I borrow the line from Tim from long ago when we used to comb the shore of Democrat Point for beach glass. I was new to seaglass mining and often didn’t know the difference between shell and ocean tumbled glass. I’d hold up a piece. “Is this one?”

“Oh yeah, you bet.” He’d take it from me and roll it over in his hand. “That’s a honey.” And he’d cradle my hand in his and press the prized piece back into my palm. Inside our home are vintage bottles filled with beach glass. The measure of years of sandy strolls solidifying our love.

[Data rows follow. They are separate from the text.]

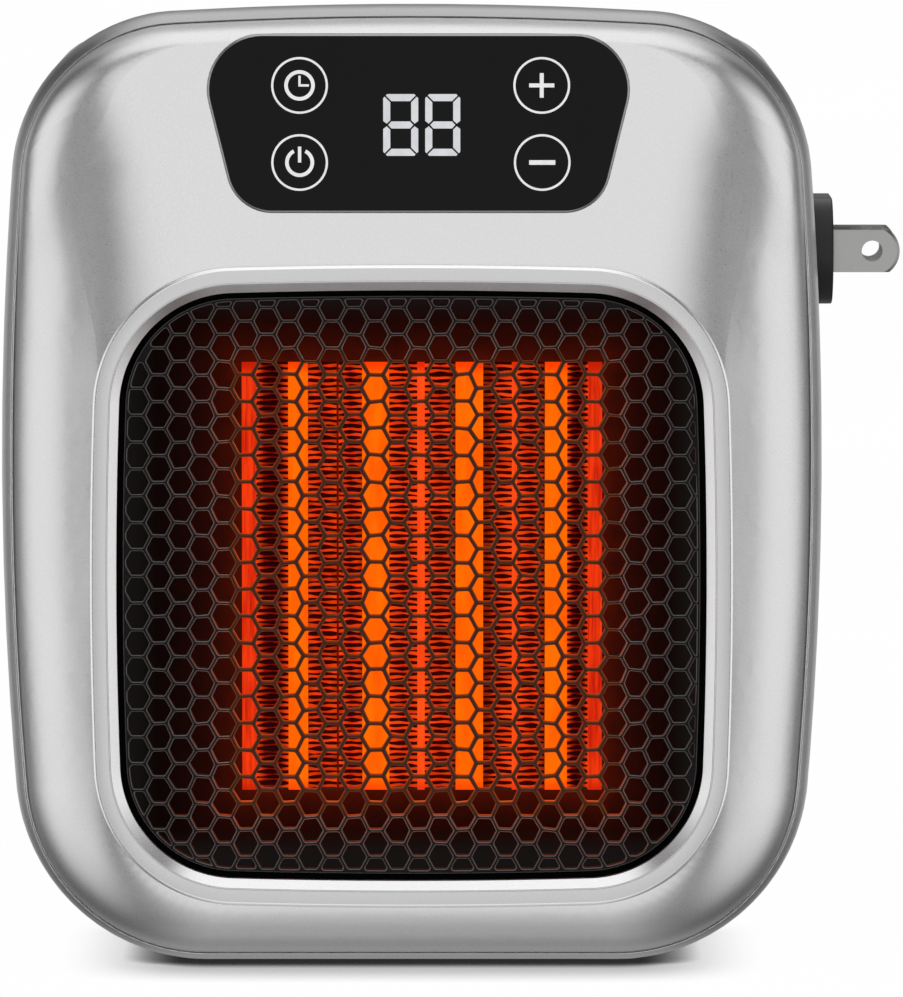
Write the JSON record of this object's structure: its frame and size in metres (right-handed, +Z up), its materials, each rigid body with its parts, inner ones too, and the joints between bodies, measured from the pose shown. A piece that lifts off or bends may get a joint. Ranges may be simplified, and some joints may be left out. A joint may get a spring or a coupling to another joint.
{
  "type": "plug-in fan heater",
  "caption": "Small plug-in fan heater: silver pillow-shaped housing, honeycomb outlet grille over glowing heating bars, touch panel with digits, and a swivel plug on the side.",
  "frame": {"origin": "on the surface the heater stands on, under the middle of the housing (the middle of its flat underside)", "axes": "+Z up, the front with its outlet grille faces -Y, the plug leaves at +X"},
  "size_m": [0.1345, 0.0786, 0.1426],
  "materials": {
    "silver_paint": "satin metallic silver",
    "silver_trim": "satin metallic silver, a little brighter",
    "black_grille": "moulded heat-resistant black",
    "panel_black": "gloss black",
    "print_white": "white print",
    "digit_light": "lit digits",
    "white_plastic": "moulded white",
    "foam": "conductive foam",
    "board_green": "solder resist",
    "chip_black": "moulded black",
    "screw_steel": "zinc plated",
    "black_resin": "glass-filled black",
    "heater_plate": "glowing red",
    "heater_bar": "glowing orange",
    "ceramic_stone": "fired grey",
    "heater_fin": "glowing red",
    "heater_strip": "glowing orange-red",
    "end_cap": "heat-resistant brown-black",
    "tab_metal": "stamped",
    "thermostat_body": "phenolic",
    "fuse_metal": "nickel plated",
    "motor_steel": "zinc plated",
    "magnet": "sintered ferrite",
    "bronze": "sintered",
    "carbon": "graphite",
    "copper": "enamelled copper",
    "fan_plastic": "moulded dark grey",
    "relay_black": "moulded",
    "coil_yellow": "taped coil",
    "cap_blue": "sleeved",
    "plug_black": "moulded black",
    "blade_nickel": "nickel plated",
    "lead_black": "insulated",
    "lead_red": "silicone insulated",
    "ribbon_grey": "flat cable"
  },
  "bodies": {
    "housing": {"capacitors": "cap_blue", "carrier_screws": "screw_steel", "case_screws": "screw_steel", "chamber_screws": "screw_steel", "contact_carrier": "plug_black", "contact_wipers": "tab_metal", "control_board": "board_green", "control_board_screws": "screw_steel", "control_chips": "chip_black", "display_module": "white_plastic", "display_segments": "digit_light", "fan_shroud": "black_resin", "front_shell": "silver_paint", "fuse": "fuse_metal", "grille_bezel": "silver_trim", "heater_chamber": "black_resin", "heater_leads": "lead_red", "honeycomb_grille": "black_grille", "intake_grille": "black_resin", "motor_bearings": "bronze", "motor_brushes": "carbon", "motor_can": "motor_steel", "motor_end_bell": "black_resin", "motor_leads": "lead_black", "motor_magnets": "magnet", "panel_icons": "print_white", "panel_lens": "panel_black", "panel_ribbon": "ribbon_grey", "power_board": "board_green", "power_board_screws": "screw_steel", "ptc_divider_strips": "heater_strip", "ptc_end_caps": "end_cap", "ptc_fins": "heater_fin", "ptc_heating_bars": "heater_bar", "ptc_side_plates": "heater_plate", "ptc_stones": "ceramic_stone", "ptc_terminals": "tab_metal", "rear_shell": "silver_paint", "relays": "relay_black", "shroud_screws": "screw_steel", "supply_leads": "lead_black", "terminal_block": "white_plastic", "thermal_fuse": "fuse_metal", "thermostat": "thermostat_body", "touch_pads": "foam", "transformer": "coil_yellow"},
    "fan": {"fan_impeller": "fan_plastic", "motor_shaft": "motor_steel", "motor_armature": "motor_steel", "motor_windings": "copper", "motor_commutator": "copper"},
    "plug": {"plug_turntable": "plug_black", "plug_blades": "blade_nickel", "plug_retainer": "motor_steel", "plug_contact_plates": "tab_metal"}
  },
  "joints": [
    {"name": "fan_spin", "type": "hinge", "parent": "housing", "child": "fan", "pos_m": [0, 0.002, 0.05745], "axis": [0, 1, 0], "continuous": true},
    {"name": "plug_swivel", "type": "hinge", "parent": "housing", "child": "plug", "pos_m": [0.055, 0.008, 0.10445], "axis": [1, 0, 0], "range_deg": [-90, 90]}
  ]
}
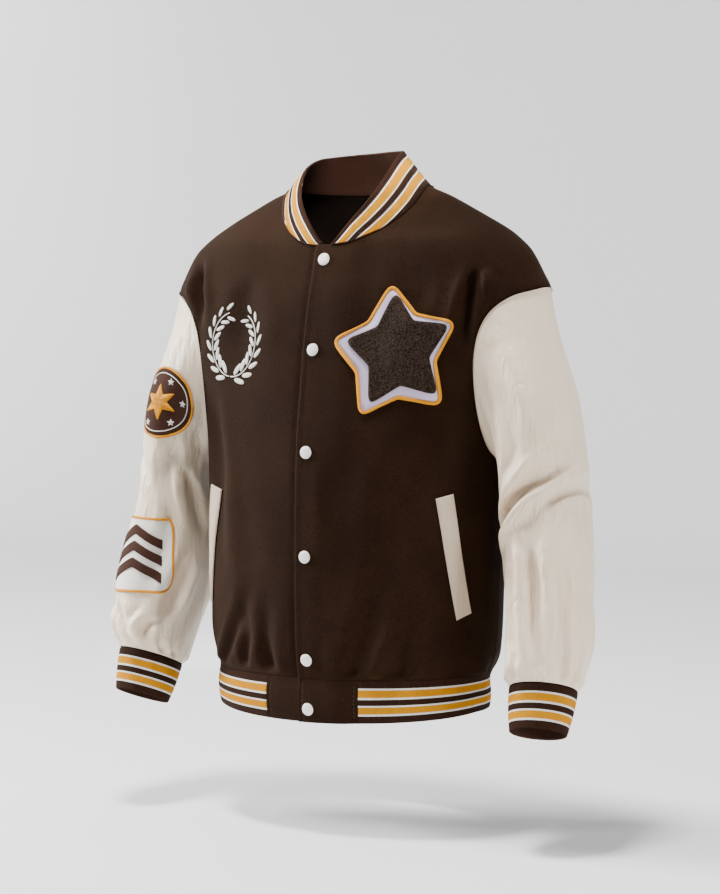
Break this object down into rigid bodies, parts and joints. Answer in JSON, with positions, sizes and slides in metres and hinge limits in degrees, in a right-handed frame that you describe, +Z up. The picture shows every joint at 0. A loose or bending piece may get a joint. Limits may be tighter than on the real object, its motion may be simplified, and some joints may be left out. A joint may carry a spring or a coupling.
{
  "type": "varsity jacket",
  "caption": "Hollow snap-front jacket with a cloth body, leather sleeves, slanted welts, raised applique and a striped rib collar, cuffs and hem.",
  "frame": {"origin": "midway between the neck ends of the two shoulder seams, where a wearer or a hanger holds the jacket up", "axes": "+Z up, the front faces -Y, the wearer's left is towards +X"},
  "size_m": [0.6768, 0.2523, 0.7262],
  "materials": {
    "melton": "dark brown napped wool",
    "sleeve_leather": "cream soft leather with a low sheen",
    "welt_leather": "cream leather",
    "rib_knit": "brown rib knit with gold and white stripes",
    "snap_enamel": "off-white enamel",
    "pale_felt": "pale lavender felt",
    "dark_felt": "dark brown felt",
    "gold_felt": "gold felt",
    "gold_cord": "gold cord",
    "chenille": "looped brown pile"
  },
  "bodies": {
    "root": {"left_front": "melton", "right_front": "melton", "back": "melton", "left_hem_tab": "melton", "right_hem_tab": "melton", "left_sleeve": "sleeve_leather", "right_sleeve": "sleeve_leather", "left_pocket_welt": "welt_leather", "right_pocket_welt": "welt_leather", "collar_rib": "rib_knit", "left_cuff": "rib_knit", "right_cuff": "rib_knit", "hem_rib": "rib_knit", "snap_1": "snap_enamel", "snap_2": "snap_enamel", "snap_3": "snap_enamel", "snap_4": "snap_enamel", "snap_5": "snap_enamel", "snap_6": "snap_enamel", "chest_felt": "pale_felt", "chest_pile": "chenille", "chest_border": "gold_cord", "badge_base": "dark_felt", "badge_star": "gold_cord", "lower_patch_base": "gold_felt", "lower_patch_bars": "chenille"}
  },
  "joints": []
}
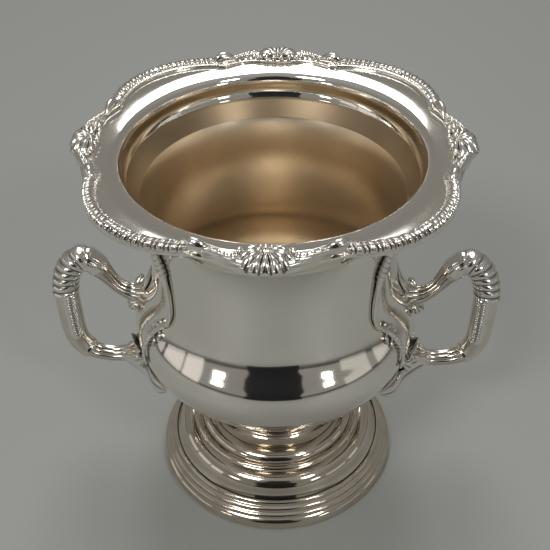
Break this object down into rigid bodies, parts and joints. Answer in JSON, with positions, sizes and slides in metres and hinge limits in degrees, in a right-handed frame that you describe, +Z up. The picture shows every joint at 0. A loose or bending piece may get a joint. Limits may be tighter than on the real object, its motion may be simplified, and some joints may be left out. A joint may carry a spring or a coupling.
{
  "type": "champagne bucket",
  "caption": "Footed two-handled champagne bucket in silver plate: urn-shaped body, lobed gadroon rim with shell mounts, leaf-capped handles and a stepped round foot.",
  "frame": {"origin": "centre of the foot on the surface it stands on", "axes": "+Z up, handles along +X and -X, front and back rim shells along -Y and +Y"},
  "size_m": [0.2994, 0.2376, 0.2683],
  "materials": {
    "polished_plate": "polished silver plate, lightly worn, warm tarnish inside",
    "cast_ornament": "silver-plated cast ornament, bright on the high places and dark in the recesses",
    "handle_plate": "polished silver plate on cast handles",
    "foot_plate": "polished silver plate, slightly warmer where it is worn"
  },
  "bodies": {
    "root": {"body_shell": "polished_plate", "rim_flange": "polished_plate", "gadroon_border_front_right": "cast_ornament", "gadroon_border_back_right": "cast_ornament", "gadroon_border_back_left": "cast_ornament", "gadroon_border_front_left": "cast_ornament", "shell_mount_right": "cast_ornament", "shell_mount_back": "cast_ornament", "shell_mount_left": "cast_ornament", "shell_mount_front": "cast_ornament", "handle_upper_arm_right": "handle_plate", "handle_grip_right": "handle_plate", "handle_leaf_right": "cast_ornament", "handle_lower_arm_right": "handle_plate", "upper_mount_right": "cast_ornament", "lower_mount_right": "cast_ornament", "strap_right_front": "cast_ornament", "strap_right_back": "cast_ornament", "handle_upper_arm_left": "handle_plate", "handle_grip_left": "handle_plate", "handle_leaf_left": "cast_ornament", "handle_lower_arm_left": "handle_plate", "upper_mount_left": "cast_ornament", "lower_mount_left": "cast_ornament", "strap_left_front": "cast_ornament", "strap_left_back": "cast_ornament", "foot_collar": "foot_plate", "foot_spool": "foot_plate", "foot_dome": "foot_plate", "foot_base_ring": "foot_plate"}
  },
  "joints": []
}
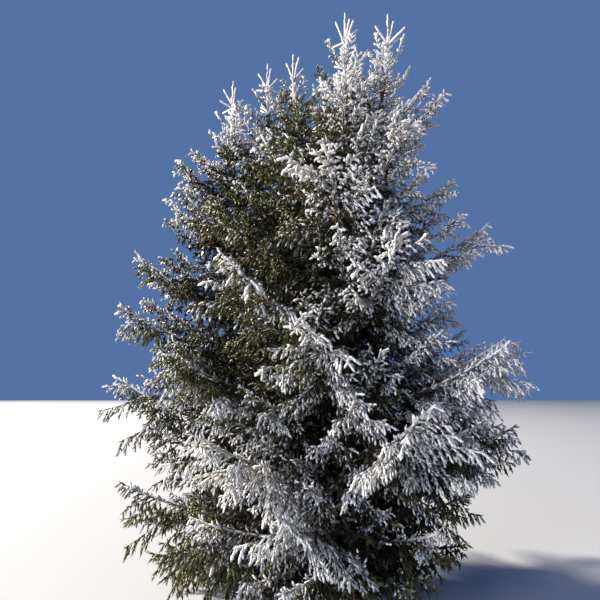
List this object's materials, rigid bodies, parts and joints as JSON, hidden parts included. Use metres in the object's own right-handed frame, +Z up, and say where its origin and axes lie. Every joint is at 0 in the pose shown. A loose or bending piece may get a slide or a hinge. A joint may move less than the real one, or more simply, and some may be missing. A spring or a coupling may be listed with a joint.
{
  "type": "norway spruce tree",
  "caption": "Young norway spruce clump, white with rime, with several upright stems from one flared foot, tiers of rising boughs and hanging sprays of needles down to the ground.",
  "frame": {"origin": "middle of the trunk's flat cut at ground level, where the tree stands in the ground", "axes": "+Z up, +X to the right and +Y away from someone who faces the rimed side of the crown"},
  "size_m": [3.8607, 3.39, 5.58],
  "materials": {
    "bark": "rough scaly reddish-brown bark",
    "rimed_needles": "needles and twigs coated white with rime",
    "green_needles": "dull olive-green needles with rime on their tips"
  },
  "bodies": {
    "root": {"bough_stem_left_1_1": "bark", "bough_stem_left_1_2": "bark", "bough_trunk_1_1": "bark", "bough_trunk_1_2": "bark", "bough_trunk_1_3": "bark", "bough_trunk_1_4": "bark", "foliage_stem_back_1_1": "green_needles", "foliage_stem_back_2_1": "green_needles", "foliage_stem_back_3_1": "green_needles", "foliage_stem_back_4_1": "green_needles", "foliage_stem_back_5_1": "green_needles", "foliage_stem_left_1_1": "green_needles", "foliage_stem_left_1_2": "green_needles", "foliage_stem_left_2_1": "green_needles", "foliage_stem_left_3_1": "green_needles", "foliage_stem_left_3_2": "green_needles", "foliage_stem_left_4_1": "green_needles", "foliage_stem_left_5_1": "green_needles", "foliage_stem_left_5_2": "green_needles", "foliage_stem_left_6_1": "green_needles", "foliage_stem_middle_1_1": "green_needles", "foliage_stem_middle_2_1": "green_needles", "foliage_stem_middle_3_1": "green_needles", "foliage_stem_middle_4_1": "green_needles", "foliage_stem_middle_5_1": "green_needles", "foliage_stem_twin_1_1": "rimed_needles", "foliage_trunk_1_1": "rimed_needles", "foliage_trunk_1_2": "rimed_needles", "foliage_trunk_1_3": "rimed_needles", "foliage_trunk_1_4": "rimed_needles", "foliage_trunk_2_1": "rimed_needles", "foliage_trunk_2_2": "rimed_needles", "foliage_trunk_2_3": "rimed_needles", "foliage_trunk_2_4": "rimed_needles", "foliage_trunk_3_1": "rimed_needles", "foliage_trunk_3_2": "rimed_needles", "foliage_trunk_3_3": "rimed_needles", "foliage_trunk_3_4": "rimed_needles", "foliage_trunk_4_1": "rimed_needles", "foliage_trunk_4_2": "rimed_needles", "foliage_trunk_4_3": "rimed_needles", "foliage_trunk_5_1": "rimed_needles", "foliage_trunk_5_2": "rimed_needles", "foliage_trunk_5_3": "rimed_needles", "foliage_trunk_6_1": "rimed_needles", "foliage_trunk_6_2": "rimed_needles", "foliage_trunk_6_3": "rimed_needles", "foliage_trunk_7_1": "rimed_needles", "foliage_trunk_7_2": "rimed_needles", "foliage_trunk_7_3": "rimed_needles", "stem_back": "bark", "stem_left": "bark", "stem_middle": "bark", "stem_twin": "bark", "top_stem_back": "rimed_needles", "top_stem_left": "rimed_needles", "top_stem_middle": "rimed_needles", "top_stem_twin": "rimed_needles", "top_trunk": "rimed_needles", "trunk": "bark"}
  },
  "joints": []
}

I sit and sip and get drunk on wine and poetry and my husband, who will not let the flames die out, even when I am sure they are waning to dying embers. Nope. Old flooring that he had stored in the shed and logs drying on the lip of the firepit keep it going.

I add spoken verses to the air from Maya Angelou, Lynda Hull, Todd Davis, and Mary Oliver. And somehow my mind settles on this fiery declaration:

“I will dedicate the rest of my life to poetry. I will live in service of poetry, this underappreciated dying art. I will have a YouTube channel and write Broadway plays and spontaneously erupt into verse at parties. Poetry will be my passion and my purpose.”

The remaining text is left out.